IF, just IF you have YET to do what you CAME here to do, what could be possible for you to take on and explore for yourself: in your work, in a relationship, in your interests, in your community impact?
In The Back Forty, we invite you, as well as ourselves, to take on that “the best is yet to come, and babe won’t it be fine”. Therefore, gaining the supportive mentoring and wise Yoda-ship of those who won’t buy your stories but, instead, will invest in your possibility – this is where to build.
Got your Yoda?
“There is no lack of knowledge out there…just a shortage of asking for help.”
We often want things to move fast.

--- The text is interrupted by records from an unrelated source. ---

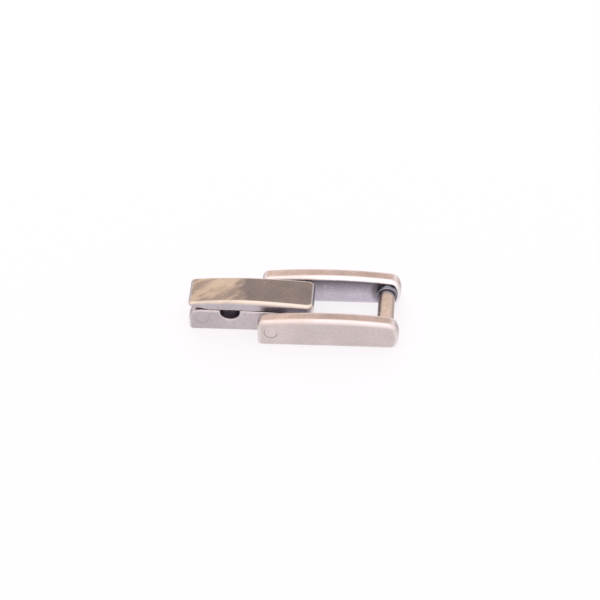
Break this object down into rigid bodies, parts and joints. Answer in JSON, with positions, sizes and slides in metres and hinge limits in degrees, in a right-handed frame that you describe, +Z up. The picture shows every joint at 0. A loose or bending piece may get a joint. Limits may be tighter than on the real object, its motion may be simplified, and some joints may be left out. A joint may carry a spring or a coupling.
{
  "type": "fold-over bracelet extension clasp",
  "caption": "Fold-over extension clasp for a bracelet: a notched tongue under a hinged cover, pivoted in a crowned two-rail frame that is closed by a round end bar.",
  "frame": {"origin": "on the table, under the middle of the whole clasp as it lies closed and unfolded", "axes": "+X from the tongue's tip to the end bar, +Y from the front rail to the rear rail, +Z up"},
  "size_m": [0.0266, 0.0104, 0.0046],
  "materials": {
    "rail": "antiqued plated casting, tumbled to a satin",
    "bar": "antiqued plated rod, rubbed bright on top",
    "pin": "antiqued plated rivet, filed flush",
    "tongue": "antiqued plated casting, tumbled to a satin",
    "cover": "antiqued plated casting, warm brown patina rubbed back to a pale edge"
  },
  "bodies": {
    "tongue": {"tongue": "tongue", "hinge_pin": "pin"},
    "frame": {"front_rail": "rail", "rear_rail": "rail", "end_bar": "bar", "pivot_pin": "pin"},
    "cover": {"cover": "cover"}
  },
  "joints": [
    {"name": "frame_pivot", "type": "hinge", "parent": "tongue", "child": "frame", "pos_m": [-0.0027, 0, 0.00198], "axis": [0, -1, 0], "range_deg": [-180, 180]},
    {"name": "cover_hinge", "type": "hinge", "parent": "tongue", "child": "cover", "pos_m": [-0.01157, 0, 0.0019], "axis": [0, -1, 0], "range_deg": [0, 45]}
  ]
}
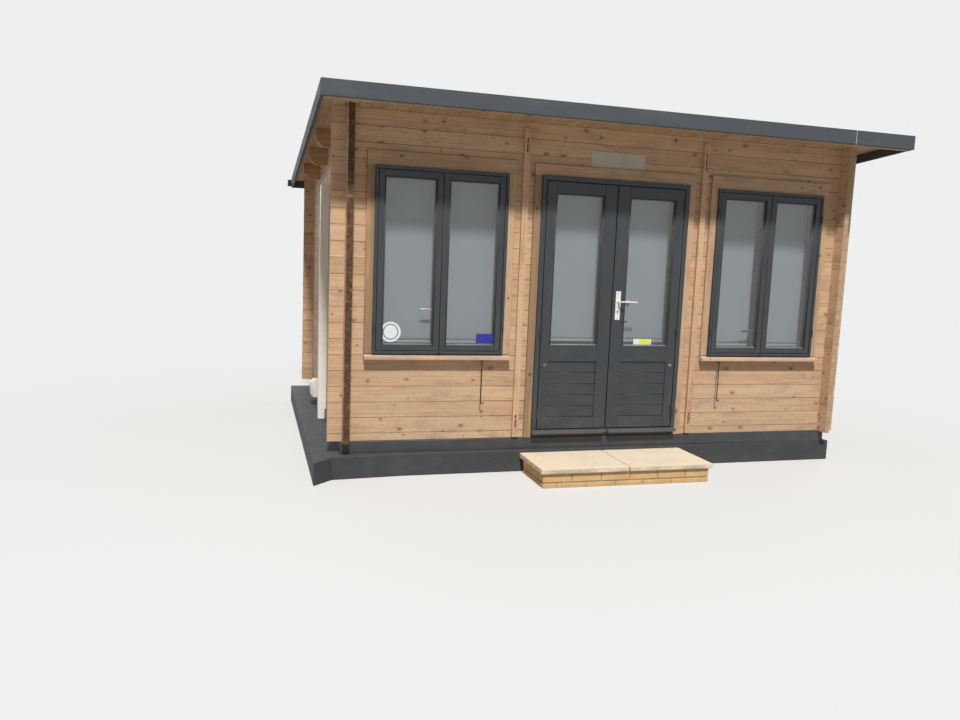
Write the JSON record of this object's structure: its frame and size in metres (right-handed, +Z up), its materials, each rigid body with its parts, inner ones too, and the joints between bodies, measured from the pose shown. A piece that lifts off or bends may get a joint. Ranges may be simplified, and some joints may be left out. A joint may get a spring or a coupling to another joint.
{
  "type": "garden office pod",
  "caption": "Log walled garden office with a low single pitch roof, glazed double doors between two casement windows, roller blinds and a brick doorstep.",
  "frame": {"origin": "On the ground under the middle of the log walls, at the base slab's underside.", "axes": "+X to the right along the front seen from outside, +Y from the front to the rear, +Z up."},
  "size_m": [4.582, 3.94, 2.6593],
  "materials": {
    "log_wood": "weathered, oiled softwood",
    "trim_wood": "weathered, planed softwood",
    "roof_wood": "planed softwood",
    "floor_wood": "planed softwood",
    "grey_painted_wood": "satin anthracite paint",
    "grey_painted_bearer": "matt anthracite paint",
    "grey_painted_concrete": "matt anthracite paint over concrete",
    "glass": "clear",
    "blind_cloth": "pale grey woven",
    "roof_felt": "mineral surfaced",
    "black_plastic": "satin",
    "white_plastic": "satin",
    "brick": "rough buff brick",
    "paving": "rough concrete flag",
    "steel": "brushed",
    "white_painted_metal": "gloss white",
    "black_painted_metal": "matt black",
    "sign_face": "weathered pale enamel"
  },
  "bodies": {
    "pod": {"base_slab": "grey_painted_concrete", "bearers": "grey_painted_bearer", "floor": "floor_wood", "front_wall_left": "log_wood", "front_wall_right": "log_wood", "front_wall_at_doorway": "log_wood", "left_wall": "log_wood", "right_wall": "log_wood", "rear_wall": "log_wood", "purlins": "roof_wood", "roof_boards": "roof_wood", "roof_covering": "roof_felt", "front_fascia": "grey_painted_wood", "eaves_batten": "roof_wood", "barge_boards": "grey_painted_wood", "rear_fascia": "grey_painted_wood", "rear_gutter": "black_plastic", "storm_braces": "trim_wood", "window_sills": "trim_wood", "window_trims": "trim_wood", "window_frames": "grey_painted_wood", "window_sashes": "grey_painted_wood", "window_glass": "glass", "window_blinds": "blind_cloth", "door_trims": "trim_wood", "door_frame": "grey_painted_wood", "door_sill": "grey_painted_wood", "frame_hinges": "black_painted_metal", "sign_plate": "sign_face", "line_cover": "white_plastic", "isolator_box": "white_plastic", "step_brickwork": "brick", "step_paving": "paving", "hook_eyes": "black_painted_metal"},
    "left_door": {"left_door_leaf": "grey_painted_wood", "left_door_panel": "grey_painted_wood", "left_door_glass": "glass", "left_door_blind": "blind_cloth", "left_door_fittings": "black_painted_metal"},
    "right_door": {"right_door_leaf": "grey_painted_wood", "right_door_panel": "grey_painted_wood", "right_door_glass": "glass", "right_door_blind": "blind_cloth", "right_door_fittings": "black_painted_metal", "handle_plates": "white_painted_metal"},
    "lever": {"door_lever": "white_painted_metal"},
    "left_hook": {"left_cabin_hook": "black_painted_metal"},
    "right_hook": {"right_cabin_hook": "black_painted_metal"}
  },
  "joints": [
    {"name": "left_door_hinge", "type": "hinge", "parent": "pod", "child": "left_door", "pos_m": [-0.568, -1.539, 1.25], "axis": [0, 0, -1], "range_deg": [0, 165]},
    {"name": "right_door_hinge", "type": "hinge", "parent": "pod", "child": "right_door", "pos_m": [0.568, -1.539, 1.25], "axis": [0, 0, 1], "range_deg": [0, 165]},
    {"name": "lever_turn", "type": "hinge", "parent": "right_door", "child": "lever", "pos_m": [0.048, -1.51, 1.305], "axis": [0, 1, 0], "range_deg": [0, 40], "stiffness_Nm_per_rad": 1.2, "springref_deg": -8.59},
    {"name": "left_hook_swing", "type": "hinge", "parent": "pod", "child": "left_hook", "pos_m": [-1.021, -1.545, 0.828], "axis": [0, -1, 0], "range_deg": [-80, 90]},
    {"name": "right_hook_swing", "type": "hinge", "parent": "pod", "child": "right_hook", "pos_m": [0.965, -1.545, 0.828], "axis": [0, 1, 0], "range_deg": [-80, 90]}
  ]
}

The business we’re building, the reach we’re extending, the relationship we’re developing, the role we’re growing into: it’s exciting when things “take off.”
Yet, airplanes have elevators and rudders and rockets have fins to ensure that the speed is contained and focused.
Having our own stabilizers in place and functioning decreases the potential for going off course and ensures that the speed is most capitalized upon.
Regular walks in nature, a fitness regime, dedicated hobby time, regular check-ins with committed listeners can all serve as stabilizers…and yet many get dropped when things get busy.
When asked how much he meditated each day, Gandhi answered two hours. When then asked how much he meditated when things were going crazy around him, he answered four hours.
If things are going astral, what fin can you put in to balance the atmospheric pressure…even if you think there’s no time?
If things aren’t going astral, how can you design fins now for when they do?
“A stable mind is like the hub of a wheel. The world may spin around you, but the mind is steady.”